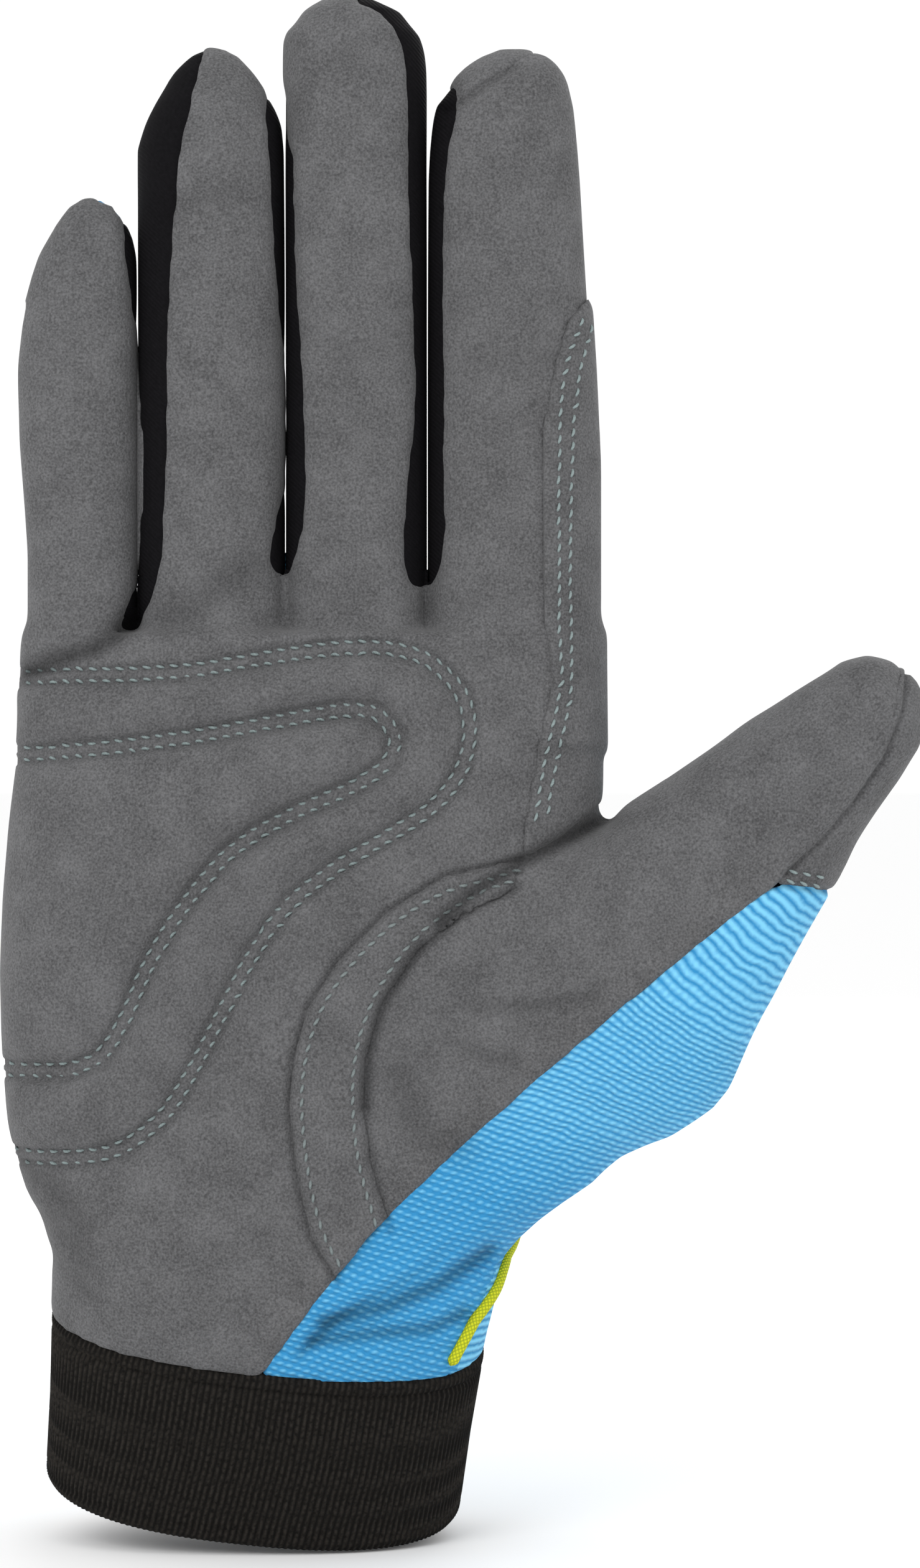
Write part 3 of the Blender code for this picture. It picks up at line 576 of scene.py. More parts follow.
class Field:
    """A distance field on a window of the grid, in millimetres, less than 0 inside."""

    def __init__(self, values, part):
        self.values = values
        self.part = part

    def within(self, low, high):
        part = window(low, high)
        part = tuple(slice(max(a.start, b.start), min(a.stop, b.stop)) for a, b in zip(part, self.part))
        inner = tuple(slice(a.start - b.start, a.stop - b.start) for a, b in zip(part, self.part))
        return Field(self.values[inner], part)

    def grid(self):
        """x, y and z of the window, shaped to broadcast."""
        x, y, z = (AXES[i][self.part[i]] for i in range(3))
        return x[:, None, None], y[None, :, None], z[None, None, :]

    def at(self, points):
        """The field between its grid points."""
        low = np.array([AXES[i][self.part[i]][0] for i in range(3)])
        place = (points - low) / PITCH
        cell = np.clip(np.floor(place).astype(int), 0, np.array(self.values.shape) - 2)
        share = np.clip(place - cell, 0.0, 1.0)
        value = np.zeros(len(points))
        for corner in np.ndindex(2, 2, 2):
            weight = np.prod(np.where(corner, share, 1 - share), axis=1)
            value += weight * self.values[tuple((cell + corner).T)]
        return value

    def outward(self, points):
        """The direction out of the cloth."""
        moves = np.eye(3) * SLOPE_REACH
        slope = np.stack([self.at(points + m) - self.at(points - m) for m in moves], axis=1)
        return slope / np.maximum(np.linalg.norm(slope, axis=1, keepdims=True), TINY)

    def drawn_to(self, points, level):
        """The points moved straight on to one level of the field."""
        for _ in range(6):
            points = points - (self.at(points) - level)[:, None] * self.outward(points)
        return points

    def in_front(self, flat, level):
        """Where each (x, z) first meets a level of the field, seen from the palm; nan where it doesn't."""
        depths = np.arange(AXES[1][self.part[1]][0], 10.0, 0.5)
        points = np.stack([np.repeat(flat[:, 0], len(depths)), np.tile(depths, len(flat)),
                           np.repeat(flat[:, 1], len(depths))], axis=1)
        inside = (self.at(points) < level).reshape(len(flat), len(depths))
        met = inside.any(axis=1)
        y = np.where(met, depths[inside.argmax(axis=1)], np.nan)
        return np.column_stack([flat[:, 0], y, flat[:, 1]])


def smooth_min(a, b, reach):
    mix = np.clip(0.5 + 0.5 * (b - a) / reach, 0.0, 1.0)
    return b + (a - b) * mix - reach * mix * (1 - mix)


def smooth_max(a, b, reach):
    return -smooth_min(-a, -b, reach)


def step(value, low, high):
    share = np.clip((value - low) / (high - low), 0.0, 1.0)
    return share * share * (3 - 2 * share)


def swept(rows, x, y, z):
    """Roughly the distance to a superellipse swept through the rows, with a round end above the last."""
    left, right, front, back = (np.interp(z, rows[:, 0], rows[:, i]) for i in (1, 2, 3, 4))
    across = np.abs(x - (left + right) / 2)
    deep = np.abs(y - (front + back) / 2)
    size = (across / ((right - left) / 2)) ** ROUNDNESS + (deep / ((back - front) / 2)) ** ROUNDNESS
    size = np.maximum(size, TINY) ** (1 / ROUNDNESS)
    distance = np.hypot(across, deep) * (1 - 1 / size)
    beyond = np.maximum(z - rows[-1, 0], 0.0)
    return np.where(beyond > 0, np.hypot(np.maximum(distance, 0.0), beyond), distance)


def evened(values):
    """The field divided by its slope, so that it reads as millimetres near the surface."""
    slope = np.sqrt(sum(g * g for g in np.gradient(values, PITCH)))
    return (values / np.clip(slope, 0.5, 3.0)).astype(np.float32)


def outline_distance(points, x, z, closed=True):
    """Distance in the (x, z) plane to an outline, less than 0 inside a closed one."""
    points = np.array(points, float)
    ends = np.vstack([points, points[:1]]) if closed else points
    best = np.full(np.broadcast(x, z).shape, FAR)
    inside = np.zeros(best.shape, bool)
    for (ax, az), (bx, bz) in zip(ends[:-1], ends[1:]):
        along = (x - ax) * (bx - ax) + (z - az) * (bz - az)
        share = np.clip(along / ((bx - ax) ** 2 + (bz - az) ** 2), 0, 1)
        best = np.minimum(best, np.hypot(x - ax - share * (bx - ax), z - az - share * (bz - az)))
        if closed and az != bz:
            crossed = ((az > z) != (bz > z)) & (x < (bx - ax) * (z - az) / (bz - az) + ax)
            inside ^= crossed
    return np.where(inside, -best, best)


# The shape of the filled glove


def waves(pair, x, y, z):
    """Two sine waves multiplied."""
    one, other = (np.sin(a * x + b * y + c * z + shift) for a, b, c, shift in pair)
    return one * other


def wobble(x, y, z):
    """Slow unevenness of cloth over a hand, in millimetres."""
    return sum(height * waves(pair, x, y, z) for height, pair in WOBBLES)


def fold_depth(x, z):
    made = 0.0
    for points, depth, width in FOLDS:
        away = outline_distance(points, x, z, closed=False)
        made = made + depth * np.exp(-((away / width) ** 2))
    return made


def pad_height(x, z):
    """The foam's puff between the heel's stitched seams, and the channels where they pull it in."""
    outer = outline_distance(OUTER_PAD, x, z)
    inner = outline_distance(INNER_PAD, x, z)
    height = PAD_PUFF * step(-outer, *PUFF_EDGE) * step(np.abs(inner), *PUFF_INNER)
    pucker = PUCKER * waves(PUCKER_WAVES, x, 0.0, z)
    for away in (np.abs(outer), np.abs(inner)):
        height -= PAD_CHANNEL * np.exp(-((away / CHANNEL_WIDTH) ** 2))
        height += pucker * np.exp(-(((away - PUCKER_AWAY) / PUCKER_WIDTH) ** 2))
    return height


def carved(values, part):
    """The field with its folds, its padding and its unevenness."""
    x, y, z = Field(values, part).grid()
    folds = fold_depth(x, z) * (1 - step(y, *FOLD_FADE))
    pads = pad_height(x, z) * (1 - step(y, *PAD_FADE))
    return values + folds - pads - wobble(x, y, z) * step(np.abs(y - SILHOUETTE_Y), *SILHOUETTE_FADE)


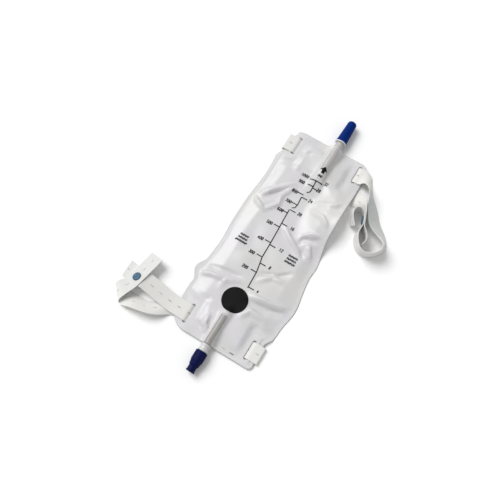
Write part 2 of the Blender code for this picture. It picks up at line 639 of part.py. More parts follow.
def lower_strap_stations():
    """From the tip of the slotted tail, through the bottom slots, round the fold to the button end."""
    over = OVER_FLANGE / STRAP_WIDTH
    edge = LOWER_EDGE / STRAP_WIDTH
    spot, face = lower_button_frame()
    spot = spot - (STRAP_THICK + CLEAR) * face
    lean = -math.degrees(math.asin(face.y))

    def under(station):
        """The station brought under the button end, on the same slope."""
        x, y = station[:2]
        middle = spot.z - (face.x * (x - spot.x) + face.y * (y - spot.y)) / face.z
        tip = math.radians(lean)
        low = middle - abs(math.sin(tip)) * STRAP_WIDTH / 2 - math.cos(tip) * STRAP_THICK / 2
        return (x, y, low, 90, lean)

    tip = [(-4.40, 0.40, 0.0, 90, 0), (-4.00, 0.36, 0.0, 90, -1)]
    covered = [(-3.76, 0.32, 0.0, 90, 0), (-3.50, 0.30, 0.0, 90, 0), (-3.10, 0.27, 0.0, 90, 0)]
    tail = [(-2.90, 0.24, 0.448, 90, -3), (-2.36, 0.18, 0.360, 90, 0), (-1.72, 0.08, 0.240, 90, 0),
            (-1.08, 0.01, over, 90, 0)]
    back = [
        (-0.44, 0.00, 0.0, 90, 0), (-0.92, -0.08, 0.0, 96, 0), (-1.24, -0.30, 0.0, 104, -9),
        (-1.64, -0.68, 0.0, 100, -26), (-2.20, -0.96, 0.0, 92, -38), (-2.92, -1.04, 0.0, 90, -34),
        (-3.48, -1.07, 0.0, 100, -12), (-3.88, -1.10, 0.016, 122, -4), (-4.04, -1.10, 0.120, 135, -8),
        (-3.98, -0.88, 0.200, 140, -14), (-3.80, -0.52, 0.180, 158, -22),
        (-3.616, -0.26, edge, LOWER_FACING, -LOWER_SLOPE), (-3.52, 0.20, edge, LOWER_FACING, -LOWER_SLOPE),
        (-3.424, 0.66, edge, LOWER_FACING, -LOWER_SLOPE), (-3.20, 1.76, edge, LOWER_FACING, -LOWER_SLOPE),
    ]
    return (from_corner(-1, -1, tip) + [under(station) for station in from_corner(-1, -1, covered)]
            + from_corner(-1, -1, tail) + threaded(-1, -1) + from_corner(-1, -1, back))


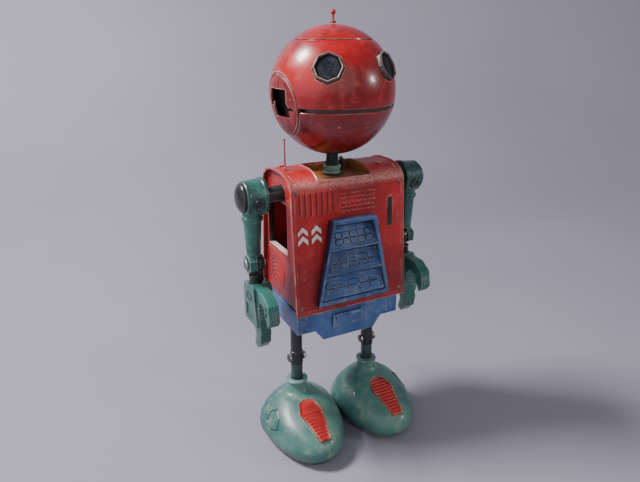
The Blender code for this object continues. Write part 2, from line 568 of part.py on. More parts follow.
def leg(side, name):
    x = side * LEG_X
    slide = pivot(f"leg_slide_{name}", x, LEG_Y, ANKLE_Z)
    steel = {"roughness": 0.35, "metallic": 1.0}
    tube = solid(f"leg_tube_{name}", rod(LEG_R, 28.5, 80, (x, LEG_Y, 0), steps=16), BLACK, slide, metallic=0.4)
    knee_hole = rod(1.2 + GAP, x - 6, x + 6, (0, LEG_Y, KNEE_Z), "x", 12)
    ends = sorted((side * -7.5, side * 24.6))
    y_yoke = -side * 11.4
    arm_y = (y_yoke - 1.1, y_yoke + 1.1)
    bridge = block((x - 2.1, min(arm_y[0], LEG_Y), 77.4), (x + 2.1, max(arm_y[1], LEG_Y), 82.4))
    yoke = block((ends[0], arm_y[0], CRANK_Z - 2.8), (ends[1], arm_y[1], CRANK_Z + 2.8))
    slot_half = CRANK_E + CRANK_PIN_R + 0.5
    slot = block((-slot_half, arm_y[0] - 1, CRANK_Z - CRANK_PIN_R - 0.4),
                 (slot_half, arm_y[1] + 1, CRANK_Z + CRANK_PIN_R + 0.4))
    boolean(tube, "UNION", bridge, yoke, parent=slide)
    boolean(tube, "DIFFERENCE", slot, knee_hole, parent=slide)
    bolt = [(0, x - 5.0), (2.2, x - 5.0), (2.2, x - 3.6), (1.2, x - 3.6), (1.2, x + 3.6), (2.2, x + 3.6),
            (2.2, x + 5.0), (0, x + 5.0)]
    solid(f"knee_bolt_{name}", turned(bolt, (0, LEG_Y, KNEE_Z), "x", 12), STEEL, slide, **steel)
    solid(f"ankle_collar_{name}", ring(5.9, LEG_R + GAP, 32.0, 33.4, (x, LEG_Y, 0), steps=20), GREEN, slide)
    outer = [foot_ring(x, level, 0) for level in FOOT]
    inner = [foot_ring(x, level, TIN) for level in FOOT[:-3]]
    top = FOOT[-1]
    bore = LEG_R + GAP
    neck = [foot_ring(x, (top[0], bore, bore, bore), 0), foot_ring(x, (23.0, bore, bore, bore), 0)]
    shell = solid(f"foot_{name}", loft(outer + neck + inner[::-1]), GREEN, slide)
    sole = foot_ring(x, (0, 17.6, 32.0, 12.6), 0)
    solid(f"sole_{name}", slab(sole, [Vector((p.x, p.y, 1.3)) for p in sole]), BLACK, slide)

    def toe(width, lift):
        half = [(0, -12.2, 25.0), (4.2 + width, -14.0, 24.6), (6.4 + width, -20.5, 22.9),
                (3.0 + width, -37.6, 16.6)]
        corners = half + [(-px, py, pz) for px, py, pz in half[:0:-1]]
        return [Vector((x + px, py, pz + lift)) for px, py, pz in corners]

    boolean(shell, "DIFFERENCE", slab(toe(GAP, -1.6), toe(GAP, 4)), parent=slide)
    solid(f"toe_plate_{name}", slab(toe(0, -1.3), toe(0, 0)), RED, slide)


head()
torso()
chest()
pelvis()
clockwork()
for side_sign, side_name in ((-1, "right"), (1, "left")):
    arm(side_sign, side_name)
    leg(side_sign, side_name)
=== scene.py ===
"""Looks of the tin wind-up robot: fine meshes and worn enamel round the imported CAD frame.

Shapes are worked out in millimetres and turned into metres when their mesh is made.
"""

import json
import math
from math import cos, pi, sin

import bmesh
import bpy
import numpy as np
from mathutils import Euler, Matrix, Vector


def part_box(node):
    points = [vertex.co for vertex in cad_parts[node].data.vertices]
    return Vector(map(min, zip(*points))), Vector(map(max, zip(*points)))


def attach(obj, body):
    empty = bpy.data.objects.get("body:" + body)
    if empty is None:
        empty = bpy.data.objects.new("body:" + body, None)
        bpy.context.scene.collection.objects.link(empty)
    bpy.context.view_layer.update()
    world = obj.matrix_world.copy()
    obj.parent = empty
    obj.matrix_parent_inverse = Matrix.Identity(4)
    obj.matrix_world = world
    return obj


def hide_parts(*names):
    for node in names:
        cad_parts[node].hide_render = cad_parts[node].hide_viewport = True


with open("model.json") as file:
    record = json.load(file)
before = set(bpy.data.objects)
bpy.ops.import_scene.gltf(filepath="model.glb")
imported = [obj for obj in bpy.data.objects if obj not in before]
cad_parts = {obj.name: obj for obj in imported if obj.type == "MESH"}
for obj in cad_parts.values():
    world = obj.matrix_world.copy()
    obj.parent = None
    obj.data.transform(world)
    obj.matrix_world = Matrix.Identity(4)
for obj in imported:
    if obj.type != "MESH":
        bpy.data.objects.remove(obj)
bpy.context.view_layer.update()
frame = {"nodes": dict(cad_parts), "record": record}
MM = 0.001


# ---- places and sizes, from the frame --------------------------------------------------------
def box_mm(node):
    low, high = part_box(node)
    return np.array(low) / MM, np.array(high) / MM


def joint_mm(name):
    for joint in frame["record"]["behaviour"]["joints"]:
        if joint["name"] == name:
            return np.array(joint["pos_m"]) / MM
    raise KeyError(name)


HEAD = Vector(joint_mm("head_turn"))
HEAD_R = box_mm("head_upper")[1][1]
TORSO_LOW, TORSO_HIGH = box_mm("torso_shell")
TORSO_W = TORSO_HIGH[0]
TORSO_Y = (TORSO_LOW[1] + TORSO_HIGH[1]) / 2
BOTTOM_DEPTH = (TORSO_HIGH[1] - TORSO_LOW[1]) / 2
TOP_DEPTH = BOTTOM_DEPTH - 5.2
TORSO_BOTTOM, TORSO_TOP = TORSO_LOW[2], TORSO_HIGH[2]
ARCH_H, FLAT_TOP = 8.2, 3.0
TIN = 0.9
SPRING = TORSO_TOP - ARCH_H

SHOULDER = joint_mm("shoulder_left")
ELBOW = joint_mm("elbow_left")
ARM_X, ARM_Y = SHOULDER[0], SHOULDER[1]
FOOT_LOW, FOOT_HIGH = box_mm("foot_left")
LEG_X = (FOOT_LOW[0] + FOOT_HIGH[0]) / 2
LEG_Y = (box_mm("ankle_collar_left")[0][1] + box_mm("ankle_collar_left")[1][1]) / 2
LEG_R = 3.15
SIDES = ((-1, "right"), (1, "left"))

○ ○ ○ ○

> **What is needed**: Retype precisely, and only, the span of lines that opens at the line containing "toe(GAP, 4)), parent=slide)" and closes at the line containing "from math import cos, pi, sin", both inclusive.

> **Response**:
    boolean(shell, "DIFFERENCE", slab(toe(GAP, -1.6), toe(GAP, 4)), parent=slide)
    solid(f"toe_plate_{name}", slab(toe(0, -1.3), toe(0, 0)), RED, slide)


head()
torso()
chest()
pelvis()
clockwork()
for side_sign, side_name in ((-1, "right"), (1, "left")):
    arm(side_sign, side_name)
    leg(side_sign, side_name)
=== scene.py ===
"""Looks of the tin wind-up robot: fine meshes and worn enamel round the imported CAD frame.

Shapes are worked out in millimetres and turned into metres when their mesh is made.
"""

import json
import math
from math import cos, pi, sin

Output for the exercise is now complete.